Objective
In the records below, find each line containing the word "Blender" and copy it.

[Dataset records]
— start —
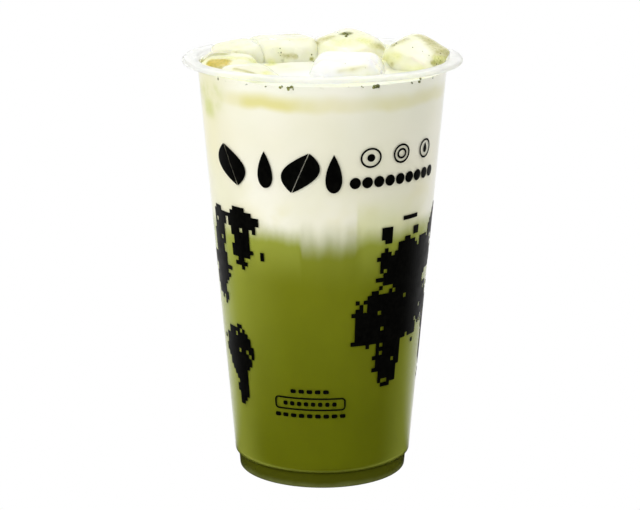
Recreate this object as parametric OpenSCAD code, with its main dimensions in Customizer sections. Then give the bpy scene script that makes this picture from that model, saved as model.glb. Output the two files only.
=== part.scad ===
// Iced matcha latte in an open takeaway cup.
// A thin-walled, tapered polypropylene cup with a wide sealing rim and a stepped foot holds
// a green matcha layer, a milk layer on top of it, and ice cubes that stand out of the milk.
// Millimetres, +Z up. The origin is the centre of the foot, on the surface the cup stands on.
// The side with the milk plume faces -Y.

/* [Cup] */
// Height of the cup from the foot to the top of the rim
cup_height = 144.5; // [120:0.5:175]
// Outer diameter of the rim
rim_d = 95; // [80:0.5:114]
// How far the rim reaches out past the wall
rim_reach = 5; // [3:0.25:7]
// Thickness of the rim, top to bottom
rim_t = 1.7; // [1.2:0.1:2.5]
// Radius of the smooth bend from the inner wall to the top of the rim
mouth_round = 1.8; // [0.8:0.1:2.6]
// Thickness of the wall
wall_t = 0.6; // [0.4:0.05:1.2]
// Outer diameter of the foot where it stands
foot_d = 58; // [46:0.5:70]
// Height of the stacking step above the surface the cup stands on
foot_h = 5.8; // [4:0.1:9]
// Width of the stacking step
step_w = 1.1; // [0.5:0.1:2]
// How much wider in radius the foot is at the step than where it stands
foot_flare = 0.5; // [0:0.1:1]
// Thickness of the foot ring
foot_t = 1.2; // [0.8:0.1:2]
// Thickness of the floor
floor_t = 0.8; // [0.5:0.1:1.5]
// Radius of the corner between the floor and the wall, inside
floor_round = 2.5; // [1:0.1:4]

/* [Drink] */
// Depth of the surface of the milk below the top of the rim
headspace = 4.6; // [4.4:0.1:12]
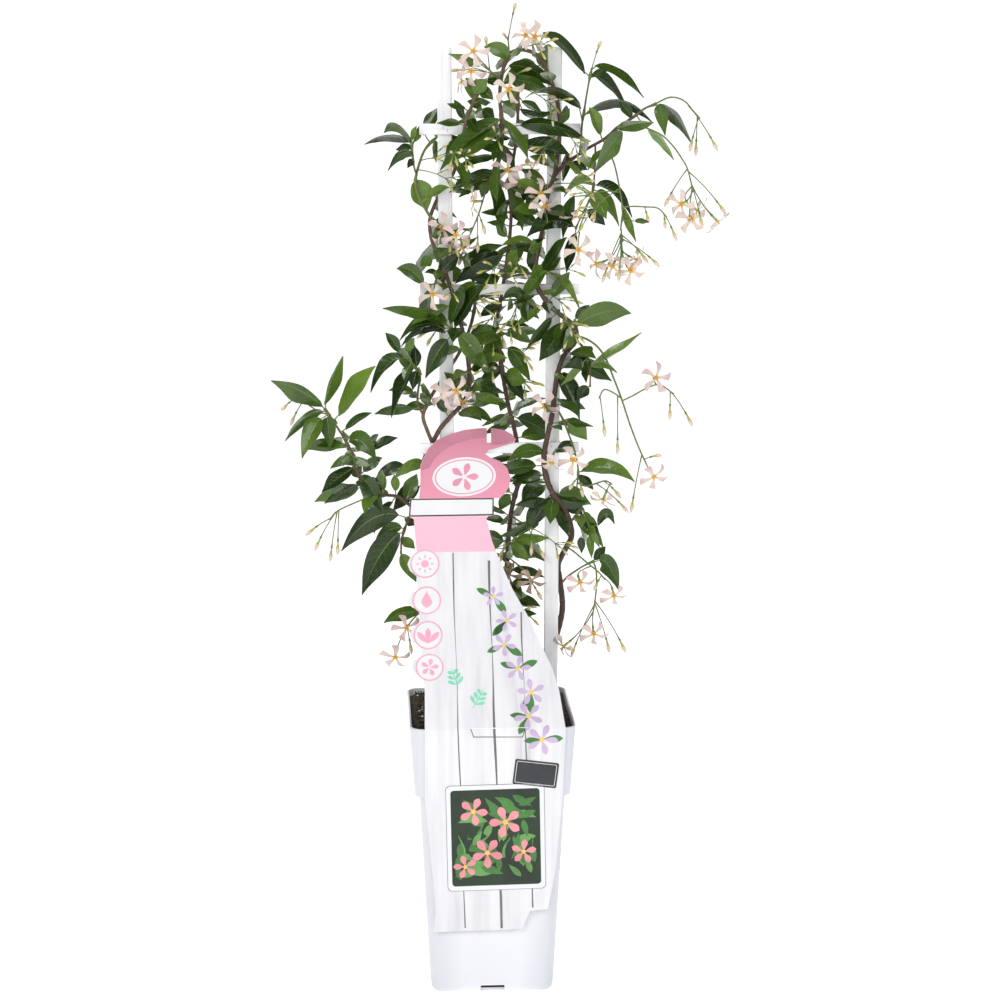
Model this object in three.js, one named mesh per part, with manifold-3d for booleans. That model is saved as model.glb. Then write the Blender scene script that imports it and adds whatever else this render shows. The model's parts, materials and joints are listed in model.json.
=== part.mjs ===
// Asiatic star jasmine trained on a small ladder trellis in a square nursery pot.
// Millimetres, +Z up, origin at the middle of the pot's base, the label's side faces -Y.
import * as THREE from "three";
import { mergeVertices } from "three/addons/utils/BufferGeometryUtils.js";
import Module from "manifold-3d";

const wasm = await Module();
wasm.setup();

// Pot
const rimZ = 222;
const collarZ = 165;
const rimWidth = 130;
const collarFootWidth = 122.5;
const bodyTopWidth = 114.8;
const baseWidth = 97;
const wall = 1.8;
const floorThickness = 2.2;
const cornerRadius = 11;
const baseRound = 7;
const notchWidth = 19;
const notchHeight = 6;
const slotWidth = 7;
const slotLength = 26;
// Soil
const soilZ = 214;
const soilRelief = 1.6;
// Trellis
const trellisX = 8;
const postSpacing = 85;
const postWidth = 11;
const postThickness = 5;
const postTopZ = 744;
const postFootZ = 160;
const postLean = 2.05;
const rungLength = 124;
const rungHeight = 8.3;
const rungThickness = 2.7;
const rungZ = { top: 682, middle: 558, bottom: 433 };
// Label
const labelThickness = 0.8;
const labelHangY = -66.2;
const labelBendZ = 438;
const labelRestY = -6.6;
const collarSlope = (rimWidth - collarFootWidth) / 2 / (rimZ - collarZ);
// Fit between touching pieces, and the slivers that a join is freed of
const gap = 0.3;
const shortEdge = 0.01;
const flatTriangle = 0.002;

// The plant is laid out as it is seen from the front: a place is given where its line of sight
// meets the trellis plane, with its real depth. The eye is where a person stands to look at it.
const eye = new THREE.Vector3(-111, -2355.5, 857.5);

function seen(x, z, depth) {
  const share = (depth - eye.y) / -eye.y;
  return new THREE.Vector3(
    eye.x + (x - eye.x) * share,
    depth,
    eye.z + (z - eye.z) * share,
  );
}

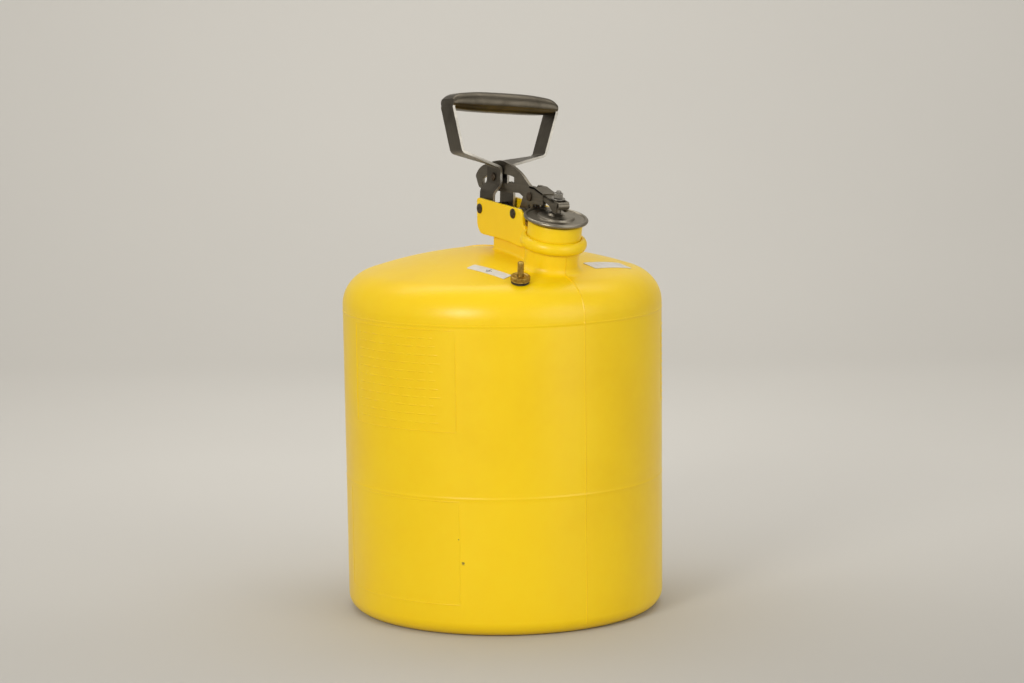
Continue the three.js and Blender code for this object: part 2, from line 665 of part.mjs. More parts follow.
— end —
The response
Model this object in three.js, one named mesh per part, with manifold-3d for booleans. That model is saved as model.glb. Then write the Blender scene script that imports it and adds whatever else this render shows. The model's parts, materials and joints are listed in model.json.
Continue the three.js and Blender code for this object: part 2, from line 665 of part.mjs. More parts follow.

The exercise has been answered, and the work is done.